** Start Dataset excerpt **

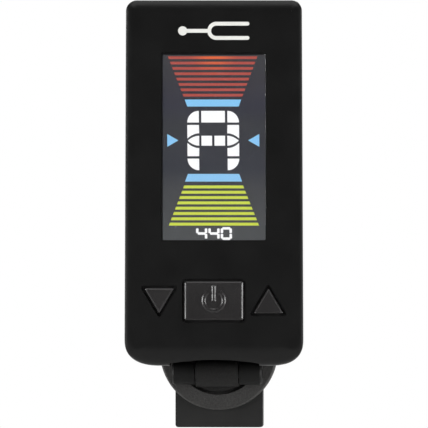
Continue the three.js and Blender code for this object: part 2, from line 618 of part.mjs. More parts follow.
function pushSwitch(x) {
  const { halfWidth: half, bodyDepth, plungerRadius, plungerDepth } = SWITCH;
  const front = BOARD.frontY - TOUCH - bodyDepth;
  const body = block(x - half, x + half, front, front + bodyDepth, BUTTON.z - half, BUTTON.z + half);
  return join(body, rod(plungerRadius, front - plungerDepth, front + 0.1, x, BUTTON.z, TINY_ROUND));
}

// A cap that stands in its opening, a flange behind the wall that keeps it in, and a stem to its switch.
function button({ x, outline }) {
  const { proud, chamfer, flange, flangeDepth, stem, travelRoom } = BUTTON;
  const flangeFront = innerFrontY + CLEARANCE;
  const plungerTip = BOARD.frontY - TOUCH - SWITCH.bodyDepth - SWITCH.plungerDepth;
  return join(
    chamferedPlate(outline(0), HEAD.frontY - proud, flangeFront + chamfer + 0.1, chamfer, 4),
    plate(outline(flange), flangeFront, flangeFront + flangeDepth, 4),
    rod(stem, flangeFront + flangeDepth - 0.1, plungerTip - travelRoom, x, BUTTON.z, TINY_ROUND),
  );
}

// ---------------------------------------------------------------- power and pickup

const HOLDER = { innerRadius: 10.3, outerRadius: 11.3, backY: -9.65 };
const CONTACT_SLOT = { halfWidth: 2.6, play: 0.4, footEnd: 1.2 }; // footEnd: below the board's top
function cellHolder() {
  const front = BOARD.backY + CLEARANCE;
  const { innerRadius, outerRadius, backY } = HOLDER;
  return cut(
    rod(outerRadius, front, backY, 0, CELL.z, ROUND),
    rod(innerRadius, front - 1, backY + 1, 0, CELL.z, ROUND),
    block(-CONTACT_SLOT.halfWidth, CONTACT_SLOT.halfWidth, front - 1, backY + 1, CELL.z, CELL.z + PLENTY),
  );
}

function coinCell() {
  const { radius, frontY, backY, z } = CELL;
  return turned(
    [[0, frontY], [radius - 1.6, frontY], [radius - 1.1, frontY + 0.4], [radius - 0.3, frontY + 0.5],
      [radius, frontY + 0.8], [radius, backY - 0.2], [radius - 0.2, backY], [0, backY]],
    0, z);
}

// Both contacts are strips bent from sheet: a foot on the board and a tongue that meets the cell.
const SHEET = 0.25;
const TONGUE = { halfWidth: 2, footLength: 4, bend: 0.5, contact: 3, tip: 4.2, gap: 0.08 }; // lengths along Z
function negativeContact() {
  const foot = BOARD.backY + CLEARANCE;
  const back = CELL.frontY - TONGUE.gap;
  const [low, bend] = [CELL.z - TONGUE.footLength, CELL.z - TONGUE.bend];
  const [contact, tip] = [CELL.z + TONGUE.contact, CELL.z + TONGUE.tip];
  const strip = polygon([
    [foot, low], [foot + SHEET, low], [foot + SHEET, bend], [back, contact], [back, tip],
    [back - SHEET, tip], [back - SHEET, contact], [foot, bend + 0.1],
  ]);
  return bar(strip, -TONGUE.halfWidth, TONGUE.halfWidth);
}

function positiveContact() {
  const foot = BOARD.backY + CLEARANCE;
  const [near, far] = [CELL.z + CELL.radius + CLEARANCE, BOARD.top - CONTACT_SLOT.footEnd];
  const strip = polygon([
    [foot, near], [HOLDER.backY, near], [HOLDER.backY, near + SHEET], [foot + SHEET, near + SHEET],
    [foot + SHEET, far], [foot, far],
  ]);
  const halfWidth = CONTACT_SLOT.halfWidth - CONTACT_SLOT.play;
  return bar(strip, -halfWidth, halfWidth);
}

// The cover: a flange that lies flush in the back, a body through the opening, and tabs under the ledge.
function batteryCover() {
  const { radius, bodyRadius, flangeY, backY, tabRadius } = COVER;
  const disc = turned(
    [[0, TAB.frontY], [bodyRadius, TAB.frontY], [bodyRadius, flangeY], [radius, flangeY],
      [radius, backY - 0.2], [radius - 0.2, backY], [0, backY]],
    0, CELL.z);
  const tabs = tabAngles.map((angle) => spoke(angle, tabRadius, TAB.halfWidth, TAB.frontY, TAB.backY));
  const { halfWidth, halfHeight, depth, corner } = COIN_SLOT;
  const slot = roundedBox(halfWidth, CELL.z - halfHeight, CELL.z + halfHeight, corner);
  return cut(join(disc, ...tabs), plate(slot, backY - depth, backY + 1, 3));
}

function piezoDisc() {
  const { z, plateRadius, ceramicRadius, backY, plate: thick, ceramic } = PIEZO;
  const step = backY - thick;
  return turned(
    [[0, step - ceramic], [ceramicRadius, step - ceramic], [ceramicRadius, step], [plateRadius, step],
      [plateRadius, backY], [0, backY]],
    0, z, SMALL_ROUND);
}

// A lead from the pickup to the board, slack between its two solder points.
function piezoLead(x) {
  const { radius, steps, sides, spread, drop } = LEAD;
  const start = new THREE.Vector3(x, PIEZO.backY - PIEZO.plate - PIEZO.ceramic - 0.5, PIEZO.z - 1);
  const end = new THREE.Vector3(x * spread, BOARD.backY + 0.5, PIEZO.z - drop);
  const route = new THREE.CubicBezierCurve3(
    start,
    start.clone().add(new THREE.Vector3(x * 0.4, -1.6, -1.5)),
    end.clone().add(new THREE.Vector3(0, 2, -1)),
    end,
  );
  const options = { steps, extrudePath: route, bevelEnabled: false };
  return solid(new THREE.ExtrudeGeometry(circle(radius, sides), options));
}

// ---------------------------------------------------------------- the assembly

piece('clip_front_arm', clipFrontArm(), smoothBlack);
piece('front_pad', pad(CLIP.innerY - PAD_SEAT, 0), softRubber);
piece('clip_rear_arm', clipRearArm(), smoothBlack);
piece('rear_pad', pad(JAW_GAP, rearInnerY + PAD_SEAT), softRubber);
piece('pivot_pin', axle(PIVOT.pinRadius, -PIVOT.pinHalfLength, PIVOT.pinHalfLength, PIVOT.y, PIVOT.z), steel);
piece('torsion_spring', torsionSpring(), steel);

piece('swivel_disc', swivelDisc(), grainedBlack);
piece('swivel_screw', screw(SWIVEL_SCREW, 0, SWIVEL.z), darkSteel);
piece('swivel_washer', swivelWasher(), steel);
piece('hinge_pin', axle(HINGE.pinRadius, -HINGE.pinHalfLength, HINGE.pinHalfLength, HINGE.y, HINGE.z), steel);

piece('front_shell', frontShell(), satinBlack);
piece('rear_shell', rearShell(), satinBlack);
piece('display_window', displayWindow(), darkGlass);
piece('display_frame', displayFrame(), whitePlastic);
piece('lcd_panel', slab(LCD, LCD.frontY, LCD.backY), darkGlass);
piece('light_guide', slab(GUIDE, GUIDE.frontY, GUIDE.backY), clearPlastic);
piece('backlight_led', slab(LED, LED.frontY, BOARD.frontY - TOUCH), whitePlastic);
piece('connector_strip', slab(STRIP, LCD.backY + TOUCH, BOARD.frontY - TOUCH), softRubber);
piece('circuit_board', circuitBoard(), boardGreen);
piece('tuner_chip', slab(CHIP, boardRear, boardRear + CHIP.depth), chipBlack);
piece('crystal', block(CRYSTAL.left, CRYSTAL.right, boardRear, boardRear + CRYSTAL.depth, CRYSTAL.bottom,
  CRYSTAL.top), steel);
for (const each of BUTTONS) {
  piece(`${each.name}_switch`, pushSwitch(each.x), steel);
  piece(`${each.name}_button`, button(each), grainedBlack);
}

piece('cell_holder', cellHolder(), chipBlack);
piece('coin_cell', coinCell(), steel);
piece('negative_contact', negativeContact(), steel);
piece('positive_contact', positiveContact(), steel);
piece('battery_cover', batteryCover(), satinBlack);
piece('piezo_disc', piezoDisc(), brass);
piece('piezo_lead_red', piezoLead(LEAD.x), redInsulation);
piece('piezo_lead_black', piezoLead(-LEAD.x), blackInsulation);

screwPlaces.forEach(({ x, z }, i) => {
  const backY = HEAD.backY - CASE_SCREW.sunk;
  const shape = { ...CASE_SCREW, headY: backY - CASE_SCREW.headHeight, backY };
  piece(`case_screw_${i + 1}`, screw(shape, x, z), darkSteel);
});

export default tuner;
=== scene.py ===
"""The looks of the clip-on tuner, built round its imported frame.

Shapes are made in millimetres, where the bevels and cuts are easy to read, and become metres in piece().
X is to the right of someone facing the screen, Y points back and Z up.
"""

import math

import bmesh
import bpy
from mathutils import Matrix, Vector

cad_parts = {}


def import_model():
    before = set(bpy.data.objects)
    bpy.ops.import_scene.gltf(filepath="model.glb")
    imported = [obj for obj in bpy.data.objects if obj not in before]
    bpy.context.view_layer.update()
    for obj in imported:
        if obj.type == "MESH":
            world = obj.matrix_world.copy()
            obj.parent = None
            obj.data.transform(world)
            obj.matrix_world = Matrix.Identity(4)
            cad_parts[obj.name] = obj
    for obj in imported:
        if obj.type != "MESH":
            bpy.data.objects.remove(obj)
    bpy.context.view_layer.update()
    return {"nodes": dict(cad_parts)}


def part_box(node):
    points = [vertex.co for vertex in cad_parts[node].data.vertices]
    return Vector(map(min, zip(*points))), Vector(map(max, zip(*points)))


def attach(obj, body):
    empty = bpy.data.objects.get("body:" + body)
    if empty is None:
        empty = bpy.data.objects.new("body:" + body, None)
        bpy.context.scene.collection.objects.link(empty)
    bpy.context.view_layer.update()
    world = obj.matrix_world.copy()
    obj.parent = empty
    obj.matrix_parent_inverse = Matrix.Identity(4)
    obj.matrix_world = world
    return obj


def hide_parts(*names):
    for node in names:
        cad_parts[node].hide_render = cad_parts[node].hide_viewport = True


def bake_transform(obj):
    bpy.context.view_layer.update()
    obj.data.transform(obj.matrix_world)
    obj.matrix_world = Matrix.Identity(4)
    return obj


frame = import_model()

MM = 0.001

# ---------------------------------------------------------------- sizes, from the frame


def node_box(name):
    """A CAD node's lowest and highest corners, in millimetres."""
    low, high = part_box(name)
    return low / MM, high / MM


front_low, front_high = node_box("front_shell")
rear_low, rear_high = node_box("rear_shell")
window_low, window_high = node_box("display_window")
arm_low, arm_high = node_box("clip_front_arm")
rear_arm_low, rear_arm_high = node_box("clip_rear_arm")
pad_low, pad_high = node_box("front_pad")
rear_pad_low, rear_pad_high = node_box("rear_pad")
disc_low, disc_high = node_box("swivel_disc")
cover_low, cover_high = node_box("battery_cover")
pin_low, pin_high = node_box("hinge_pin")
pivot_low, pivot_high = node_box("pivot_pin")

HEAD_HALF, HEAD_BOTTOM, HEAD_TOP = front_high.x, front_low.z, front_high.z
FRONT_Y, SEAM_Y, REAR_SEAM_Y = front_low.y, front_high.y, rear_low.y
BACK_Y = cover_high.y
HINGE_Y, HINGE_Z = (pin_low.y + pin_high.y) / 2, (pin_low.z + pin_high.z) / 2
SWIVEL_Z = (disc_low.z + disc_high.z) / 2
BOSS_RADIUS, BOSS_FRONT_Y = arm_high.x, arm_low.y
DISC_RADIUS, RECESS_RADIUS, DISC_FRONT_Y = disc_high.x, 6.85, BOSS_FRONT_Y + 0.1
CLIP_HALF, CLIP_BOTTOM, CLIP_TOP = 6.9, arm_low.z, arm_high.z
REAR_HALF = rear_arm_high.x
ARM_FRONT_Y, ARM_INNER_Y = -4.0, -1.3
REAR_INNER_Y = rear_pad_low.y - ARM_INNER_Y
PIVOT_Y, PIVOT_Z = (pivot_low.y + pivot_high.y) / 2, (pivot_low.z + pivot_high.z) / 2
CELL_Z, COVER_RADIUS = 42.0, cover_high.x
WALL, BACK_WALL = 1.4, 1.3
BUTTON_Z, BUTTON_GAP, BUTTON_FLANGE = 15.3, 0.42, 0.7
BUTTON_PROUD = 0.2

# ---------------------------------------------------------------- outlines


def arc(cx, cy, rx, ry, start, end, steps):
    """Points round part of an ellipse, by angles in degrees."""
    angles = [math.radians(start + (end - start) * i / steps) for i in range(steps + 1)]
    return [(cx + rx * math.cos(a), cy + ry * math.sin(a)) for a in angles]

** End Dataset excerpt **

▸ **What you are asked to do**
Reproduce exactly the lines from the line with "- CASE_SCREW.headHeight, backY" to the line with "cad_parts[obj.name] = obj", both end lines included.

▸ **Result of this exercise**
  const shape = { ...CASE_SCREW, headY: backY - CASE_SCREW.headHeight, backY };
  piece(`case_screw_${i + 1}`, screw(shape, x, z), darkSteel);
});

export default tuner;
=== scene.py ===
"""The looks of the clip-on tuner, built round its imported frame.

Shapes are made in millimetres, where the bevels and cuts are easy to read, and become metres in piece().
X is to the right of someone facing the screen, Y points back and Z up.
"""

import math

import bmesh
import bpy
from mathutils import Matrix, Vector

cad_parts = {}


def import_model():
    before = set(bpy.data.objects)
    bpy.ops.import_scene.gltf(filepath="model.glb")
    imported = [obj for obj in bpy.data.objects if obj not in before]
    bpy.context.view_layer.update()
    for obj in imported:
        if obj.type == "MESH":
            world = obj.matrix_world.copy()
            obj.parent = None
            obj.data.transform(world)
            obj.matrix_world = Matrix.Identity(4)
            cad_parts[obj.name] = obj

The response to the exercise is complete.